The RMB 300,000 minimum capital is still in force. New agencies must:

  1. Subscribe at least RMB 300,000 in registered capital at incorporation
  2. Ensure that capital is fully paid in within 5 years (per the 2024 Company Law)
  3. Employ at least two licensed trademark agents who have passed the national exam
  4. Register with CNIPA and maintain compliant operations

7. Frequently Asked Questions (Quick Answers)

Q: Can I file a Chinese trademark in my personal name without any company?

Yes, but only if you are a Chinese national or a foreign individual with a business registration in China. Foreign individuals without Chinese business operations generally must file through a CNIPA-registered agency. No capital requirement applies to individuals either.

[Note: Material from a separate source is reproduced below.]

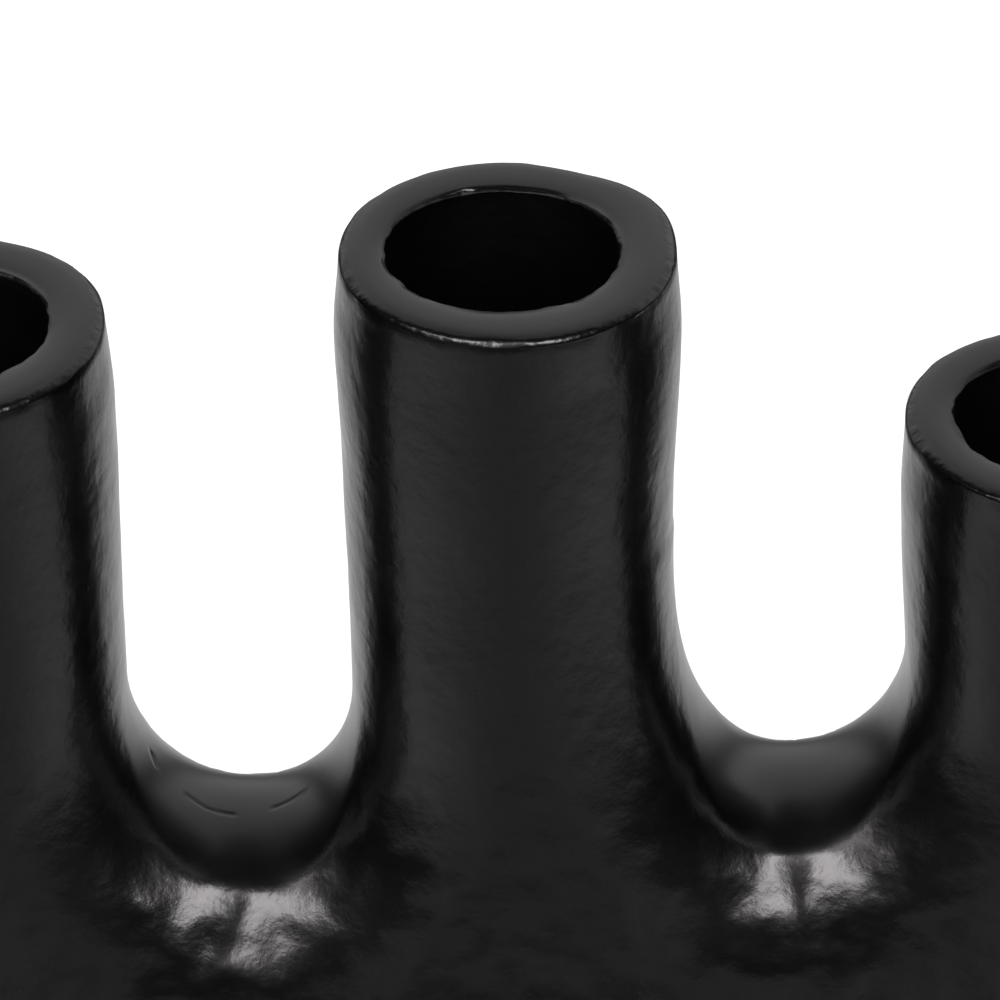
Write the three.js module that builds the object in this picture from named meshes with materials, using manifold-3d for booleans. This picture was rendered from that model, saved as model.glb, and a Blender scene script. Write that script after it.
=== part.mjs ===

Q: What happens if my agency does not meet the RMB 300,000 capital requirement?

The agency may be refused CNIPA recordal, have its agency registration revoked, or face administrative penalties. Additionally, any trademarks filed through an unqualified agency may be challenged on procedural grounds.

Q: Does the 5-year rule apply to companies incorporated before July 2024?

Yes. Implementing regulations provide a transition period, but all existing companies must eventually comply. The State Council’s implementation rules specify a 3-year transition for pre-existing companies (until mid-2027) to adjust their capital contribution schedules.

Q: Can I use my Chinese trademark registration to increase my registered capital?

Under Chinese law, intangible assets including trademark rights can be used as capital contributions, provided they are independently appraised and legally transferable to the company. This is a common mechanism for IP monetization but requires a qualified valuation report and the approval of other shareholders.

Q: Does registered capital affect the scope of trademark protection?

No. Trademark protection is determined by the goods/services listed in the registration certificate and the mark’s inherent or acquired distinctiveness — not by the financial size of the trademark owner. A small company with RMB 10,000 capital enjoys the same legal protection as a multinational corporation.